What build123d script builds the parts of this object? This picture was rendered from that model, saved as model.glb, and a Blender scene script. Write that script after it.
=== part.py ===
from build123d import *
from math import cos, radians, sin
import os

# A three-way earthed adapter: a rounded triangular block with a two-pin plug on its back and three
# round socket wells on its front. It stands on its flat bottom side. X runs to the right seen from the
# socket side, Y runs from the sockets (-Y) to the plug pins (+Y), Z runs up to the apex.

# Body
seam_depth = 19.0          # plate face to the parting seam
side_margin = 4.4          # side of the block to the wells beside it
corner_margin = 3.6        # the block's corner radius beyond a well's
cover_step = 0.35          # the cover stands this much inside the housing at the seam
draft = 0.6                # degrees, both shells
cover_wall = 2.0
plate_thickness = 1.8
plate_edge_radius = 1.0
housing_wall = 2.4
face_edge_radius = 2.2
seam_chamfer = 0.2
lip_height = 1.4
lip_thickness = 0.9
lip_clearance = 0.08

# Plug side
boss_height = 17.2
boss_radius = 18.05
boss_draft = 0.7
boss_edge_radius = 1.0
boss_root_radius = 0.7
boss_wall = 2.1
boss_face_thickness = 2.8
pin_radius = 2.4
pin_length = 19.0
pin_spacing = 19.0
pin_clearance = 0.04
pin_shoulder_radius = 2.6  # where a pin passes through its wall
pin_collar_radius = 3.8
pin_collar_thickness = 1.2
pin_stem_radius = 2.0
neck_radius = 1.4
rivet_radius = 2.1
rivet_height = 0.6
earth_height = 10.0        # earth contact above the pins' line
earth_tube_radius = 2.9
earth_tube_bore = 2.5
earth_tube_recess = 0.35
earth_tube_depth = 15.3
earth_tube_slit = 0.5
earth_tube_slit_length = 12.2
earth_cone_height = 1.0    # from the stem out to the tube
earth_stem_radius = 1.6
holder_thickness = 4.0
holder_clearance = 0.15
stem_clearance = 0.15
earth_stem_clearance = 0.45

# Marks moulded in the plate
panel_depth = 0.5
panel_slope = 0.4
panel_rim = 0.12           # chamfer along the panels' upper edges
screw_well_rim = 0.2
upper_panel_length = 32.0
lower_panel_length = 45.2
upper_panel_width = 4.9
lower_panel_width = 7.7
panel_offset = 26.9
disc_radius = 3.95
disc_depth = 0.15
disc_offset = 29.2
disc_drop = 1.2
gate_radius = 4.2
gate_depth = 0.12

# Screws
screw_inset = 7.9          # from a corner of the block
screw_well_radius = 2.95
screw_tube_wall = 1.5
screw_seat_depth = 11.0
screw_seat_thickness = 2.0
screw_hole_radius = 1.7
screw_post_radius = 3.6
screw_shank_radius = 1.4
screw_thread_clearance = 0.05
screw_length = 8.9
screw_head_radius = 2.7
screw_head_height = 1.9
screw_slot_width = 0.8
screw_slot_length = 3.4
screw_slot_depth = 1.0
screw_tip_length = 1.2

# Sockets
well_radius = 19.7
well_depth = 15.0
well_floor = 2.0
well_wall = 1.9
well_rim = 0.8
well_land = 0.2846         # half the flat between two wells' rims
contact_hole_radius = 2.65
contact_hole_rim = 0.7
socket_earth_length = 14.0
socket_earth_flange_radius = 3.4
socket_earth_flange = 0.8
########
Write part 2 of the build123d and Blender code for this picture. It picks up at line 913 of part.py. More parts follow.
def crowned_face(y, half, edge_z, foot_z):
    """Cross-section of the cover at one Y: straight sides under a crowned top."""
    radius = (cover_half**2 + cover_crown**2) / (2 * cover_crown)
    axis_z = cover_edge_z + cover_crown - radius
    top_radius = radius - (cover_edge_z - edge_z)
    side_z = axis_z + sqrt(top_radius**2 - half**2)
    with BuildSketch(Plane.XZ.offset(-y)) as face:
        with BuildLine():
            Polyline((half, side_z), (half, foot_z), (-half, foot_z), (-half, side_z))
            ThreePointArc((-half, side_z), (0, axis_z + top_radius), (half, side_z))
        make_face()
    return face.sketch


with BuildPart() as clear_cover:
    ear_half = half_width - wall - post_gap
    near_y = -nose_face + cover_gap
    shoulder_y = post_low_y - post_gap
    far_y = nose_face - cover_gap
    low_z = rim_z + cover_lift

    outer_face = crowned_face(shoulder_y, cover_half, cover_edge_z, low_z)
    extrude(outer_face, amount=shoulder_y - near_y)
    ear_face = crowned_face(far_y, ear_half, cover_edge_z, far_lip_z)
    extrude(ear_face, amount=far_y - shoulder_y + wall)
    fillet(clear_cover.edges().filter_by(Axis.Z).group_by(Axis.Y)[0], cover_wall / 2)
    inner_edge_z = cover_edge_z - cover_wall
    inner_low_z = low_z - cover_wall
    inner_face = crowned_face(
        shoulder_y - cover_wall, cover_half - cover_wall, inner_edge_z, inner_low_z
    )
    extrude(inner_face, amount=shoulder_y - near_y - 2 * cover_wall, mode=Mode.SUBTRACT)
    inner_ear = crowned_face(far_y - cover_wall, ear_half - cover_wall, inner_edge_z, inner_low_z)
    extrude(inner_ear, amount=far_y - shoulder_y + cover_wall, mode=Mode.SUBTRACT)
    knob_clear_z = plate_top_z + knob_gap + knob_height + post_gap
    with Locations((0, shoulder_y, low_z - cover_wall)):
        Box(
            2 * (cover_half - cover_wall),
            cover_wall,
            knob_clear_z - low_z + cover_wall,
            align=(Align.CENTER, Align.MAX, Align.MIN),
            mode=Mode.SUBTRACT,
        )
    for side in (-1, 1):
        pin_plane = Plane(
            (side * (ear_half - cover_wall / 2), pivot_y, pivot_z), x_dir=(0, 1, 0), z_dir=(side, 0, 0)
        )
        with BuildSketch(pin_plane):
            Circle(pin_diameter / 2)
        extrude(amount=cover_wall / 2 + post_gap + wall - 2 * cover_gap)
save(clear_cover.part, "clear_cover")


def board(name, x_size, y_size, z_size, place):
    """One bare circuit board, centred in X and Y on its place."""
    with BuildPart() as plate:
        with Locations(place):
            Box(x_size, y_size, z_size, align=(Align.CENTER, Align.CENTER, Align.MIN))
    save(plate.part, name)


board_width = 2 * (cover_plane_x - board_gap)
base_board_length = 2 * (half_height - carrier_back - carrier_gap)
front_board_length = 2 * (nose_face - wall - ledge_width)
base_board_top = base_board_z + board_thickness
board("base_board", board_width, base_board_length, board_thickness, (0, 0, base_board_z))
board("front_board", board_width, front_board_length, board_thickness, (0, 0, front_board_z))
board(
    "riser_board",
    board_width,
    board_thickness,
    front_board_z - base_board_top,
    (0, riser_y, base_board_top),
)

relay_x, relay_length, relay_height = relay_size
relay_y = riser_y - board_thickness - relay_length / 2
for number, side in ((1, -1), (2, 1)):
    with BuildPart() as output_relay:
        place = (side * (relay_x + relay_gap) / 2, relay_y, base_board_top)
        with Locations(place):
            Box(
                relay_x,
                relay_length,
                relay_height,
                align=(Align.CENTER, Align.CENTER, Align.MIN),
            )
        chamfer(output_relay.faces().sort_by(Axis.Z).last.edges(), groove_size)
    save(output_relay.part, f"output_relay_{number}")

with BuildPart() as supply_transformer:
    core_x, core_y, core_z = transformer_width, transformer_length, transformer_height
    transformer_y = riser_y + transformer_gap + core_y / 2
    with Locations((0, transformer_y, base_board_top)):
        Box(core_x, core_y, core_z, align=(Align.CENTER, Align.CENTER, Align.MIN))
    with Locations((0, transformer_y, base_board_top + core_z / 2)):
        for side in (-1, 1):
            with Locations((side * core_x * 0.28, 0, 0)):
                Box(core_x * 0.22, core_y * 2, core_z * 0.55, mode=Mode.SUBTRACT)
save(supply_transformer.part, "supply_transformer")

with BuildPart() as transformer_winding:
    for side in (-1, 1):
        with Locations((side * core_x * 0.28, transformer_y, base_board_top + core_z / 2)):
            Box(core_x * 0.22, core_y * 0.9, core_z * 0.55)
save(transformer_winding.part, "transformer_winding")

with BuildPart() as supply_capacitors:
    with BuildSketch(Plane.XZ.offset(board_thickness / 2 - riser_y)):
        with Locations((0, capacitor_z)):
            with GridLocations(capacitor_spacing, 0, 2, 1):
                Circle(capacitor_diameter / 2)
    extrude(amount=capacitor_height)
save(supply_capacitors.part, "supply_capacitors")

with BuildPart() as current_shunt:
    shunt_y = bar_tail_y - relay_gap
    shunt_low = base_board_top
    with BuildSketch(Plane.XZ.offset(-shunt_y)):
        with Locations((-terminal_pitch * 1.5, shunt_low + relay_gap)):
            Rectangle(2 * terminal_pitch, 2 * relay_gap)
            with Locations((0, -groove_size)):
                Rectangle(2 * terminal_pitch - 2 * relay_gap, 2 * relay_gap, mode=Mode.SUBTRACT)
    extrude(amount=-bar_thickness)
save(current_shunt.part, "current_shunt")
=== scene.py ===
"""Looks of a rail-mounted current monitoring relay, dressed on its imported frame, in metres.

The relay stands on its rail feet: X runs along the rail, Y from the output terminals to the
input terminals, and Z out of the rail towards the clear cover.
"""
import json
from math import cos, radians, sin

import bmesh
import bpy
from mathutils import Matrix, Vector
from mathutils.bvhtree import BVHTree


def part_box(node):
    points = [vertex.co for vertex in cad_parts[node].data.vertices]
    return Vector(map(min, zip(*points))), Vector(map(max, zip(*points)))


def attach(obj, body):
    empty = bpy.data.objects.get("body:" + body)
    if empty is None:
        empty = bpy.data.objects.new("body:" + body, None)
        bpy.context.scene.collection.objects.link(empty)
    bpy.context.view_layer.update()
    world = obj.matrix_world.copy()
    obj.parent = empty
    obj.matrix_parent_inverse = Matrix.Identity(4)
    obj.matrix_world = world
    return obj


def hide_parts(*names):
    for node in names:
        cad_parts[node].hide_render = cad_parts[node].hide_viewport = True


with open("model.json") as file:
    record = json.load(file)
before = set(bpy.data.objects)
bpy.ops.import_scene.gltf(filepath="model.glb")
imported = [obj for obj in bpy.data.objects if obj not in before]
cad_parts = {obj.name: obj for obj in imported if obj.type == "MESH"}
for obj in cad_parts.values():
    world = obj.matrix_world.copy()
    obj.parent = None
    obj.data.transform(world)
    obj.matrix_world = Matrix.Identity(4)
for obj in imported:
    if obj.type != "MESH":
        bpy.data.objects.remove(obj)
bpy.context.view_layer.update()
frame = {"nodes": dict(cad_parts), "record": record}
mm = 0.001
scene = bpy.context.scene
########
## EXERCISE BRIEF
Only the lines from the one holding "cad_parts[node].hide_render = cad_parts[node].hide_viewport" through the one holding "imported = [obj" are wanted; retype them exactly.

## RESPONSE TO THE EXERCISE
        cad_parts[node].hide_render = cad_parts[node].hide_viewport = True


with open("model.json") as file:
    record = json.load(file)
before = set(bpy.data.objects)
bpy.ops.import_scene.gltf(filepath="model.glb")
imported = [obj for obj in bpy.data.objects if obj not in before]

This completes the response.